Task: Copy exactly, please, the lines of the data from its start through the line containing "rim_board_r = 1.4".
--- Begin Data excerpt ---
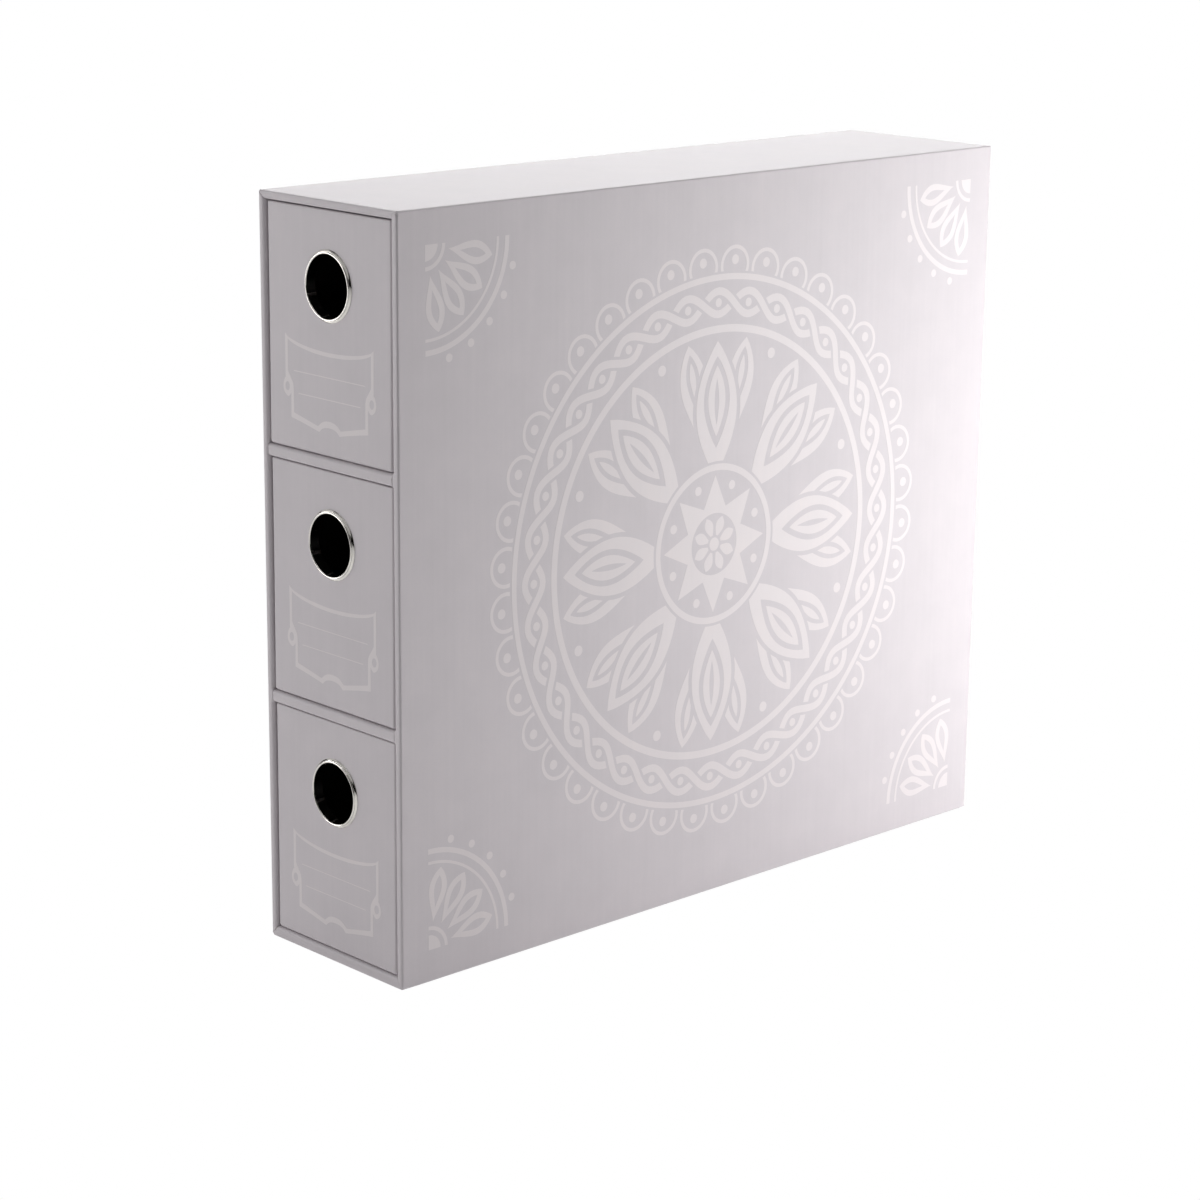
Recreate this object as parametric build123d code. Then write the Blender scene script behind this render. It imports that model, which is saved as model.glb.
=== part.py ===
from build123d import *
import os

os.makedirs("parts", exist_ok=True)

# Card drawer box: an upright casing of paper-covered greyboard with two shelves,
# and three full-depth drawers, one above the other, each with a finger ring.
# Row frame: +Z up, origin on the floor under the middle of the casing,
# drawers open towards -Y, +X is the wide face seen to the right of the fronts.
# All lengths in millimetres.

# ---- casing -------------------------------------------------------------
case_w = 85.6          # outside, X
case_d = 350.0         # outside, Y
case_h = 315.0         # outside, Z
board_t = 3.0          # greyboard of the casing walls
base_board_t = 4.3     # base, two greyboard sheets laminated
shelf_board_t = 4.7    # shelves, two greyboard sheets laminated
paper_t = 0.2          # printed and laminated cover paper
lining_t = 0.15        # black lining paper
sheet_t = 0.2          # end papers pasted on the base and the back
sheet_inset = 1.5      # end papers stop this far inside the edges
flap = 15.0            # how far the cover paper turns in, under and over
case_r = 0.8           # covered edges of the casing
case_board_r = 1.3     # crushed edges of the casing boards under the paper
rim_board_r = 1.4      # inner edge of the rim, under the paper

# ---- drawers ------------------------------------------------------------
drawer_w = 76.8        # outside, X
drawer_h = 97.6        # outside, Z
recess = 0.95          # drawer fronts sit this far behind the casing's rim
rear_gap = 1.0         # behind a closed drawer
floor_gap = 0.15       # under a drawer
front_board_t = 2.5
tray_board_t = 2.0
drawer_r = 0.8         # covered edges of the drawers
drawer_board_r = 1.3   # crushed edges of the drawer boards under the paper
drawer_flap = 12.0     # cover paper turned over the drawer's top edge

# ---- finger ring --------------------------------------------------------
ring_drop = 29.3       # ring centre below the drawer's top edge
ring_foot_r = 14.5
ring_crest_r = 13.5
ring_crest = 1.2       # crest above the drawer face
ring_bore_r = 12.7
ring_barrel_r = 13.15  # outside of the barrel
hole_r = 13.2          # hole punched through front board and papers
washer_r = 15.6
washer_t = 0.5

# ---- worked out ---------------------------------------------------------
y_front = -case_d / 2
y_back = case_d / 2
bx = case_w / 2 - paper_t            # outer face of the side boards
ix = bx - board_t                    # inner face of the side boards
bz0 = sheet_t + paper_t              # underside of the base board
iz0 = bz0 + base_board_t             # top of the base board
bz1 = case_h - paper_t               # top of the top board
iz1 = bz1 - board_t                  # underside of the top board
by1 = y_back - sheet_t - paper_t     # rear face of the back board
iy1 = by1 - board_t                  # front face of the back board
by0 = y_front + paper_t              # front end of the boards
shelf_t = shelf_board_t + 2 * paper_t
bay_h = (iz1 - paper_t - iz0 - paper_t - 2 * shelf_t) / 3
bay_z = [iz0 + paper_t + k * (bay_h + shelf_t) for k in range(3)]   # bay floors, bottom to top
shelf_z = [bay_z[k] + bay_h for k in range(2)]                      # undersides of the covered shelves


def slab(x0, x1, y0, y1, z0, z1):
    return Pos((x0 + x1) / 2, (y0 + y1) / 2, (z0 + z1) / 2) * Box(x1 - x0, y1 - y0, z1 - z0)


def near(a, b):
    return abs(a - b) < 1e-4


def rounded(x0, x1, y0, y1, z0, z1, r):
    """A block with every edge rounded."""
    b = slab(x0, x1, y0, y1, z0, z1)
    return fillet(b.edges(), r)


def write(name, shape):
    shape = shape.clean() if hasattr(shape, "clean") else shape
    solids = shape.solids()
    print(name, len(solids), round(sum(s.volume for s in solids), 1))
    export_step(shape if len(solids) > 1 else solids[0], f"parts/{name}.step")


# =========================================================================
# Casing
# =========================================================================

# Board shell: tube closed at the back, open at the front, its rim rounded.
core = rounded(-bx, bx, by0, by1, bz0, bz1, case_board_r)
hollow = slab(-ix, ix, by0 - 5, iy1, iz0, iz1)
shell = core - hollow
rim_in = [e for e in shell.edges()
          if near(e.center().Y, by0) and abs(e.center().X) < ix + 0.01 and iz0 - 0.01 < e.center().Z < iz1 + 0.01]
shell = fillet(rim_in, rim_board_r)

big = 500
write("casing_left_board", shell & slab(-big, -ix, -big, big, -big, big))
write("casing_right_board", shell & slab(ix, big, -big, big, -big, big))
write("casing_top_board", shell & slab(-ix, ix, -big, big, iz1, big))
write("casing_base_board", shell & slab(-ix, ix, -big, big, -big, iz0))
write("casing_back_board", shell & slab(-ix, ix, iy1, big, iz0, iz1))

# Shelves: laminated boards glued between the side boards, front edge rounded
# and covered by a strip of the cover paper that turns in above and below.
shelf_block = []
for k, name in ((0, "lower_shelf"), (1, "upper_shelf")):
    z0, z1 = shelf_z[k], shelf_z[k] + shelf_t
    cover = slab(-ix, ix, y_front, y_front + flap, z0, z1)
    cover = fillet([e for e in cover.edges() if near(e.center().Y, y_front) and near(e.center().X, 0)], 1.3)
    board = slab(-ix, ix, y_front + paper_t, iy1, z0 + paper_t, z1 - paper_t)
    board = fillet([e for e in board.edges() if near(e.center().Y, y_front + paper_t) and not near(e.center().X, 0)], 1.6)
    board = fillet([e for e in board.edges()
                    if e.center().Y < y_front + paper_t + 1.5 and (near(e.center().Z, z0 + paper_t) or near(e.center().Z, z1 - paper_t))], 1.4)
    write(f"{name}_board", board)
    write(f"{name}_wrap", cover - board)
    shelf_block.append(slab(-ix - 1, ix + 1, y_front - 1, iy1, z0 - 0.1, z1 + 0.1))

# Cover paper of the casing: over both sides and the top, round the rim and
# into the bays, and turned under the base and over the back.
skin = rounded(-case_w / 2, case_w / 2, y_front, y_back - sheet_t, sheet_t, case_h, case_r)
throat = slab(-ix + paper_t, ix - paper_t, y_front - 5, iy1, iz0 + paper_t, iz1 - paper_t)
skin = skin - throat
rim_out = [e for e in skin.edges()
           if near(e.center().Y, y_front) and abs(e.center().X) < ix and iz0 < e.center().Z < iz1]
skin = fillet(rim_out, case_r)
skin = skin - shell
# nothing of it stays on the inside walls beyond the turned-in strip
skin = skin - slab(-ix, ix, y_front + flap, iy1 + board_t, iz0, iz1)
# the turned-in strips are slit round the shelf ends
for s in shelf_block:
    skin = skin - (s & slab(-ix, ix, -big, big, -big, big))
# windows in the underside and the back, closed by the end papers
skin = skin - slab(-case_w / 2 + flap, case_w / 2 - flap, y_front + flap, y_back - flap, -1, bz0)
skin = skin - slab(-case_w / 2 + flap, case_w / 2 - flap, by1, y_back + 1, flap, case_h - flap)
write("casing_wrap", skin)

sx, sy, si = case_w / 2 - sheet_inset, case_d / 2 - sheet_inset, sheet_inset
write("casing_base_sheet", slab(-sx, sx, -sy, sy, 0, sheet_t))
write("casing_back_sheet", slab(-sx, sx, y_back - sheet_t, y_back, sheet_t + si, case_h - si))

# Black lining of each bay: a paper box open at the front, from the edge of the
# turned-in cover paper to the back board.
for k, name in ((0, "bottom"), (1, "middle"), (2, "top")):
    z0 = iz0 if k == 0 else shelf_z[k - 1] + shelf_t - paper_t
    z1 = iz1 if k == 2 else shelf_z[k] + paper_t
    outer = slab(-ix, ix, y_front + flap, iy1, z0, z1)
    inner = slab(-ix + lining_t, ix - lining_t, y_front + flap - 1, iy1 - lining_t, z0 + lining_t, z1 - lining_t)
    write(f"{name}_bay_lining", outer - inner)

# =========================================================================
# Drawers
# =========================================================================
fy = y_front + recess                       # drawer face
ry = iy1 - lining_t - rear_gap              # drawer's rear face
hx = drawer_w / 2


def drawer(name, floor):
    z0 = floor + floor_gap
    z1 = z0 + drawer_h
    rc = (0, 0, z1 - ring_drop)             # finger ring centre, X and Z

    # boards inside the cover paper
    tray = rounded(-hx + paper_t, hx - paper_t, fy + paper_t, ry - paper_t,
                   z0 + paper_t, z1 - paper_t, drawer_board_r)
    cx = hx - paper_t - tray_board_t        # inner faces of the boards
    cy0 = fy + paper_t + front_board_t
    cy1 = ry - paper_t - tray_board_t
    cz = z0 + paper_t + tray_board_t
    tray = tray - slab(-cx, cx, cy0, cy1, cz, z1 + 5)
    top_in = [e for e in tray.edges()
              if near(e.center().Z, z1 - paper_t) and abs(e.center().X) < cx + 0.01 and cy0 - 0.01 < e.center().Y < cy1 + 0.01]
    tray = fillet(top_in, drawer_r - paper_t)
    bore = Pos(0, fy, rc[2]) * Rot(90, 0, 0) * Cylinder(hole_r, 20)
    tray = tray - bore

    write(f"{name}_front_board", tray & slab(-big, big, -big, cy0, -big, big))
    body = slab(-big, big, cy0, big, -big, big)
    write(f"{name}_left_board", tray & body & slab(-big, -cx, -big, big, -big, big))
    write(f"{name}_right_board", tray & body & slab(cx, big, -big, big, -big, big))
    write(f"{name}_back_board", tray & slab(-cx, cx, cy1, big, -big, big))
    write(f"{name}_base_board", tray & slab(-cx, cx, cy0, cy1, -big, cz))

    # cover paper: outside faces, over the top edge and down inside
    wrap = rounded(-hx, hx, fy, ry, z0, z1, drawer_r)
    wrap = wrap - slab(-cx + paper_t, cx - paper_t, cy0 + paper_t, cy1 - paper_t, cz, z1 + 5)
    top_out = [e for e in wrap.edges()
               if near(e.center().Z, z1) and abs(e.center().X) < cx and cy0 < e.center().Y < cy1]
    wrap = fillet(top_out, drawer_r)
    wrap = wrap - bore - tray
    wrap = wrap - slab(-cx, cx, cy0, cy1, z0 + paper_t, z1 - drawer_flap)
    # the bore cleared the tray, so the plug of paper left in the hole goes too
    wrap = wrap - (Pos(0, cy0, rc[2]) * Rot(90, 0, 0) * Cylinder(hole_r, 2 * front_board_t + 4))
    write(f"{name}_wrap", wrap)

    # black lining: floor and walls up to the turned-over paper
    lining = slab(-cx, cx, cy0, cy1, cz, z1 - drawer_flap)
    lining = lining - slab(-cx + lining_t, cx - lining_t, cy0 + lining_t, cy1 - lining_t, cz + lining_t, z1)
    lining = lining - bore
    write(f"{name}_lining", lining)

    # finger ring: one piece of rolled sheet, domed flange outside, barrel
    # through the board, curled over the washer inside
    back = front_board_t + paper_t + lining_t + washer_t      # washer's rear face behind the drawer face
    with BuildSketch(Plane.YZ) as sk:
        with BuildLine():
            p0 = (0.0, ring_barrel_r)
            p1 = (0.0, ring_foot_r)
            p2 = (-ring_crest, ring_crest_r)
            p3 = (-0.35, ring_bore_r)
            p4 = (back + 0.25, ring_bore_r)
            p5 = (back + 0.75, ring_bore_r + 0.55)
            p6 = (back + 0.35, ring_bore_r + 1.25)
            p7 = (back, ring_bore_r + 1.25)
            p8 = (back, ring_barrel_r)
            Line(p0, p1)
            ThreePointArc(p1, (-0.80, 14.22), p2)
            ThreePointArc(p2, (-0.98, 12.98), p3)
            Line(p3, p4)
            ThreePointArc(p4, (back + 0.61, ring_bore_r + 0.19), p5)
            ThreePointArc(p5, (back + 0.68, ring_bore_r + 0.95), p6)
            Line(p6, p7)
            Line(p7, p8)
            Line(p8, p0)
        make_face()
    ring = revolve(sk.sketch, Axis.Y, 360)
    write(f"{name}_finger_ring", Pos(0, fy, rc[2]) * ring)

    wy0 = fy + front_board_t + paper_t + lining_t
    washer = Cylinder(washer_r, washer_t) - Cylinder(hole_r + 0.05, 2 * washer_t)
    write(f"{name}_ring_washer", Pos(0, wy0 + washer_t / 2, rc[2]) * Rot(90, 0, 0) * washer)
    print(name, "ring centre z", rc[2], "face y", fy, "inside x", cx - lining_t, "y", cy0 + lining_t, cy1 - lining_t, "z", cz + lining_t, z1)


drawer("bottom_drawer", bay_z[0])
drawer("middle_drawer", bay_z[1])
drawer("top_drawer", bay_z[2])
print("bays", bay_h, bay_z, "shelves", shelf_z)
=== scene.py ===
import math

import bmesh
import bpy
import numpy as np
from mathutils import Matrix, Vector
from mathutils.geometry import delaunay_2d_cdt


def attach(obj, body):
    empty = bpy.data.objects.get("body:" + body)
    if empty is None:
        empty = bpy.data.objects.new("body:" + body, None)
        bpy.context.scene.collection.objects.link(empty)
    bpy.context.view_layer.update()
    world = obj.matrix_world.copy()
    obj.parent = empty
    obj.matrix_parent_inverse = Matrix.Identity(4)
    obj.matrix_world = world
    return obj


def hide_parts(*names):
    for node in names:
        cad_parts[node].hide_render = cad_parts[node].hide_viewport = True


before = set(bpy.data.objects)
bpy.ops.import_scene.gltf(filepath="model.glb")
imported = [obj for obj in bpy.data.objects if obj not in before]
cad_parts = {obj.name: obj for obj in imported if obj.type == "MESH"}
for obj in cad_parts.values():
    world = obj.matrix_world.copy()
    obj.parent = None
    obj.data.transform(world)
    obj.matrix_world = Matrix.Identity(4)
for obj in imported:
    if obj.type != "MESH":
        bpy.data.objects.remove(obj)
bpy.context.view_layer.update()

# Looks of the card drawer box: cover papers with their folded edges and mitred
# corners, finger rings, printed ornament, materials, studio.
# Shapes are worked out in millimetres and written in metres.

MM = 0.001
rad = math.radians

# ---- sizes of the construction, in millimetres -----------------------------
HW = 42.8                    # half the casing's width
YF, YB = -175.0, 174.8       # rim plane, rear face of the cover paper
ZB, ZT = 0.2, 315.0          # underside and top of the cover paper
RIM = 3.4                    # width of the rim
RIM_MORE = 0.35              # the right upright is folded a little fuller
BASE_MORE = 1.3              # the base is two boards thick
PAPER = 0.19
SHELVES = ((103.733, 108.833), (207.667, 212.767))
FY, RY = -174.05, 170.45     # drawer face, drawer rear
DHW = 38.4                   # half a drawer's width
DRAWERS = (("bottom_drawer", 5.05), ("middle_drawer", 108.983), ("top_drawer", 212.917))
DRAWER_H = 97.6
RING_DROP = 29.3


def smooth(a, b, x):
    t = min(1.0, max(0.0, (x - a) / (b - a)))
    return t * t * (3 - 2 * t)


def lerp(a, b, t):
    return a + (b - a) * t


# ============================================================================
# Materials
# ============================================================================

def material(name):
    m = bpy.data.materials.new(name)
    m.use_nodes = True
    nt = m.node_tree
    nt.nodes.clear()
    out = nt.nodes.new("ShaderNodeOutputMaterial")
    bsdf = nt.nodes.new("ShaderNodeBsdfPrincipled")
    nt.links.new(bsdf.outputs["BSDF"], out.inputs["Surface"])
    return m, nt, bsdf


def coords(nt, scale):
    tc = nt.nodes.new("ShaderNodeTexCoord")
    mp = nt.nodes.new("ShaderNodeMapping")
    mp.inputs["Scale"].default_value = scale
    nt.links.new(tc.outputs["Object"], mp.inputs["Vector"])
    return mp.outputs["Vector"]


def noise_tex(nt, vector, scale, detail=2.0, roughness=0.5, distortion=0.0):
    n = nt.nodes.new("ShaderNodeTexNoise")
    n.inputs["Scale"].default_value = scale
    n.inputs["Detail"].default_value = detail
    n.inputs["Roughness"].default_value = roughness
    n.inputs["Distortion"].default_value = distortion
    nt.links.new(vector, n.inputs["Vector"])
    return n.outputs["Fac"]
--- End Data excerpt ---
Answer to the task:
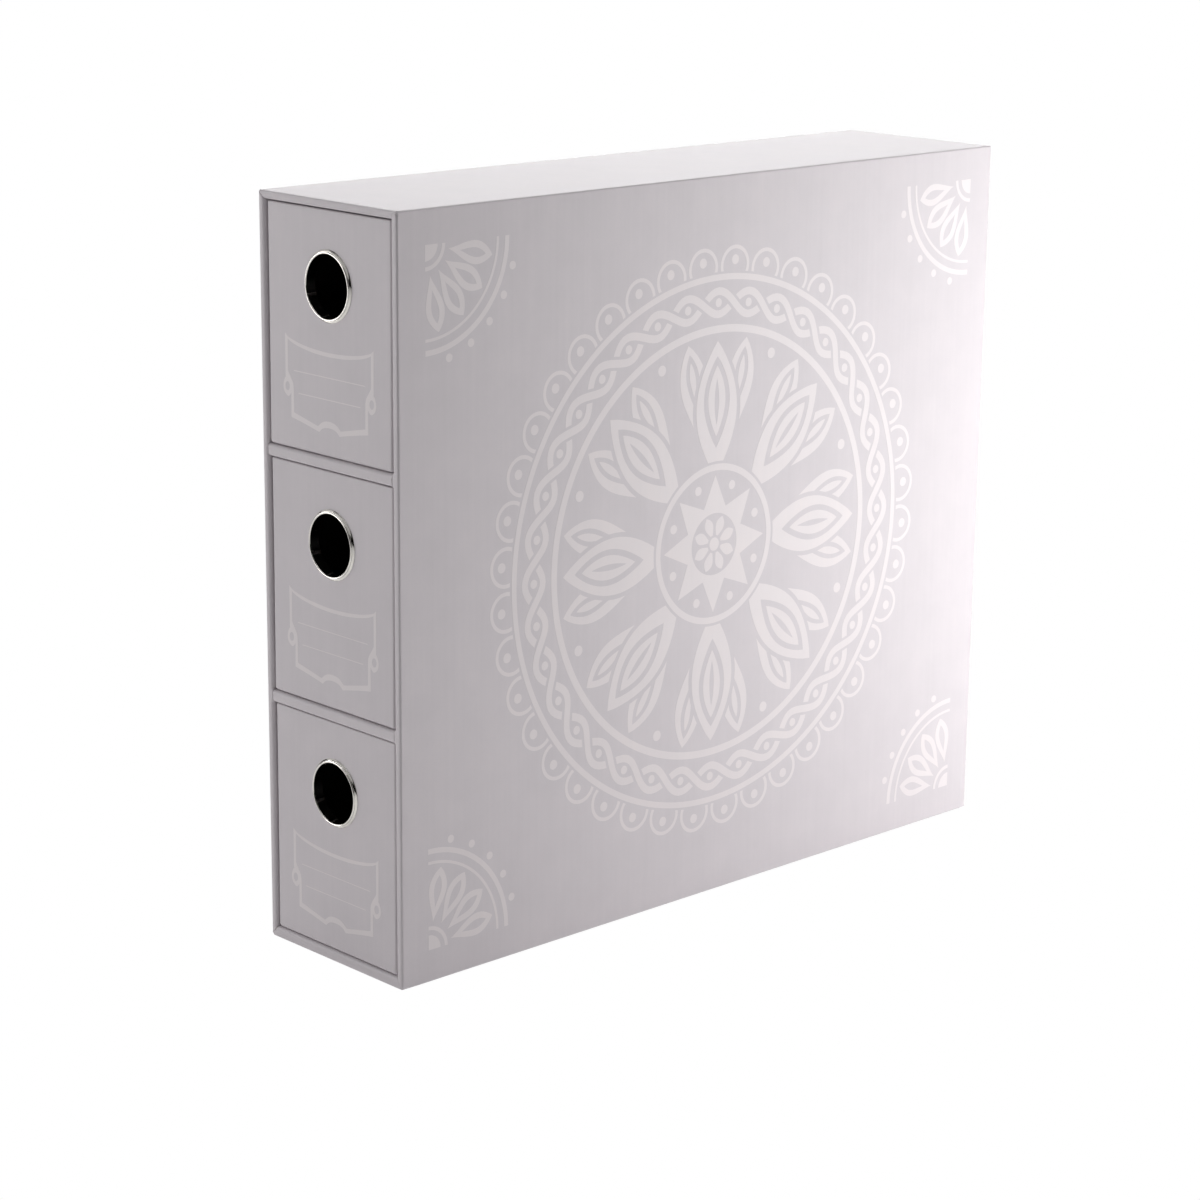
Recreate this object as parametric build123d code. Then write the Blender scene script behind this render. It imports that model, which is saved as model.glb.
=== part.py ===
from build123d import *
import os

os.makedirs("parts", exist_ok=True)

# Card drawer box: an upright casing of paper-covered greyboard with two shelves,
# and three full-depth drawers, one above the other, each with a finger ring.
# Row frame: +Z up, origin on the floor under the middle of the casing,
# drawers open towards -Y, +X is the wide face seen to the right of the fronts.
# All lengths in millimetres.

# ---- casing -------------------------------------------------------------
case_w = 85.6          # outside, X
case_d = 350.0         # outside, Y
case_h = 315.0         # outside, Z
board_t = 3.0          # greyboard of the casing walls
base_board_t = 4.3     # base, two greyboard sheets laminated
shelf_board_t = 4.7    # shelves, two greyboard sheets laminated
paper_t = 0.2          # printed and laminated cover paper
lining_t = 0.15        # black lining paper
sheet_t = 0.2          # end papers pasted on the base and the back
sheet_inset = 1.5      # end papers stop this far inside the edges
flap = 15.0            # how far the cover paper turns in, under and over
case_r = 0.8           # covered edges of the casing
case_board_r = 1.3     # crushed edges of the casing boards under the paper
rim_board_r = 1.4      # inner edge of the rim, under the paper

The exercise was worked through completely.